══ Provided data

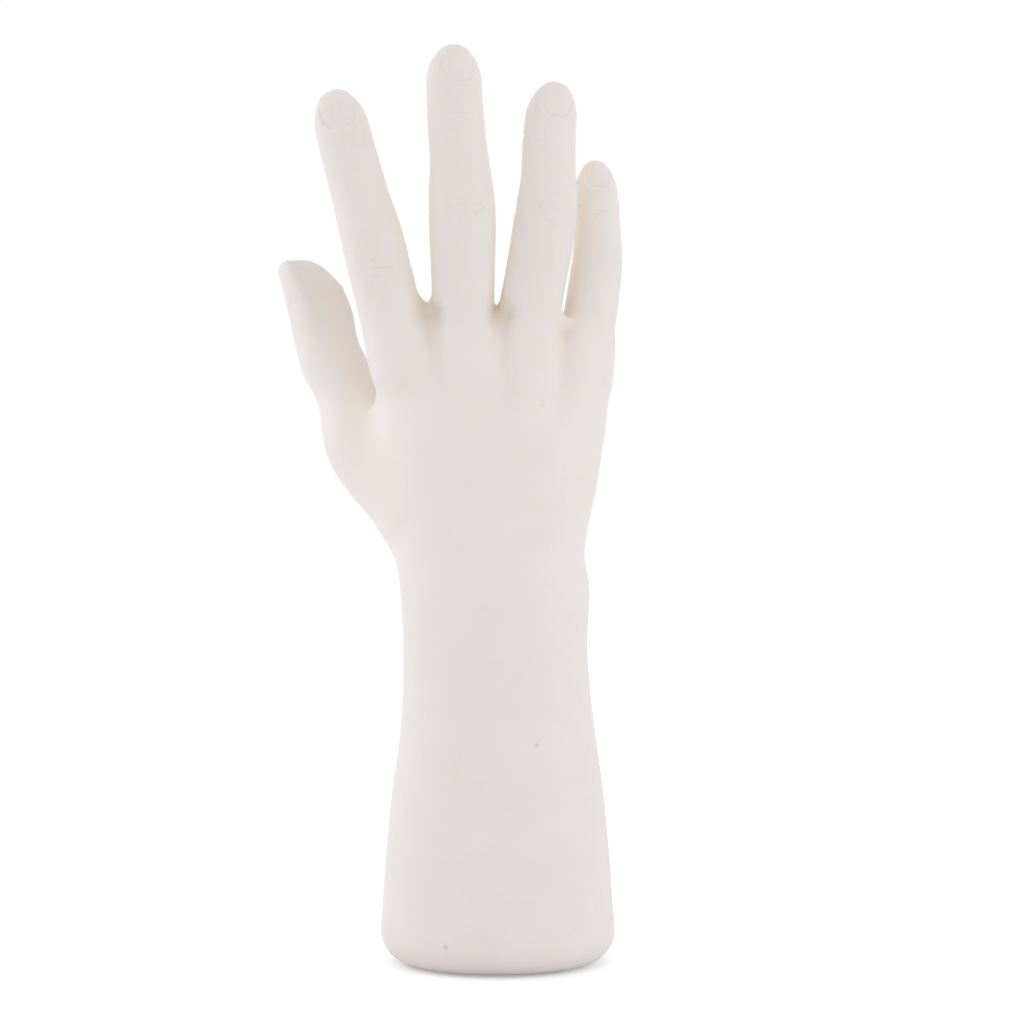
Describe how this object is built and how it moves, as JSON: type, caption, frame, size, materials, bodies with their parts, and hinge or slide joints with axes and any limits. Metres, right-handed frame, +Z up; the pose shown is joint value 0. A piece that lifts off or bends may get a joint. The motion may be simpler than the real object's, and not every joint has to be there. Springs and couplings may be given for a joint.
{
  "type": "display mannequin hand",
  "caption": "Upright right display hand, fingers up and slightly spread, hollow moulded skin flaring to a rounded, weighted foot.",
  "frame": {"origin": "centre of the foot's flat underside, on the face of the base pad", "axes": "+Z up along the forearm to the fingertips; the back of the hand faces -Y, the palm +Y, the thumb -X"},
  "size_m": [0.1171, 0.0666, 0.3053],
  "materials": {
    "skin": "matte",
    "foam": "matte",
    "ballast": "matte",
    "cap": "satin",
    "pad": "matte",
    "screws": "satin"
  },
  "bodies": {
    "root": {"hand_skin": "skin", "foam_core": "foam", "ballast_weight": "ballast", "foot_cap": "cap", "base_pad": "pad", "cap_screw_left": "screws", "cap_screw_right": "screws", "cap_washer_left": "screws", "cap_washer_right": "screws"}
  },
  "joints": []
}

════

In the listing above, find the lines holding the word "bodies" and copy them.

Final answer »
Describe how this object is built and how it moves, as JSON: type, caption, frame, size, materials, bodies with their parts, and hinge or slide joints with axes and any limits. Metres, right-handed frame, +Z up; the pose shown is joint value 0. A piece that lifts off or bends may get a joint. The motion may be simpler than the real object's, and not every joint has to be there. Springs and couplings may be given for a joint.
  "bodies": {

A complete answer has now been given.